Curing is designed primarily to keep the concrete moist, by preventing the loss of moisture from the concrete during the period in which it is gaining strength. Curing may be applied in a number of ways and the most appropriate means of curing may be dictated by the site or the construction method.

  • Curing by preventing excessive loss of moisture from the concrete either by :
  • leaving formwork in place
  • covering the concrete with an impermeable membrane after the formwork has been removed
  • by the application of a suitable chemical curing agent (wax etc)
  • or by a combination of such methods
  • Curing by continuously wetting the exposed surface thereby preventing the loss of moisture from it either by :
  • Spraying or fogging the surface with water are methods typically employed to this end.
  • Submerge the concrete under curing water if possible.

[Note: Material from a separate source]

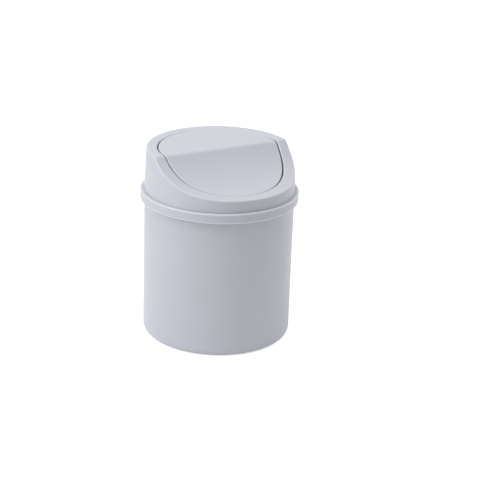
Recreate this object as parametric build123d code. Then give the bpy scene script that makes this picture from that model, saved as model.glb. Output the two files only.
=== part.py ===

EFFECT OF DURATION OF CURING ON PROPERTIES OF CONCRETE

The strength of concrete is affected by a number of factors, one of which is the length of time for which it is kept moist ” cured“.

Figure 1 illustrates this, comparing the strength (at 180 days) of concrete for which the surfaces have been:

  • Kept moist for 180 days
  • Kept moist for various periods of time and allowed to dry out
  • Allowed to dry out from the time it was first made.
As may be seen in this example, concrete allowed to dry out immediately achieves only 40%of the strength of the same concrete water cured for the full period of 180 days.

Even three days water curing increases this figure to 60%, whilst 28 days water curing increases it to 95%. Keeping concrete moist is therefore, a most effective way of increasing its ultimate strength.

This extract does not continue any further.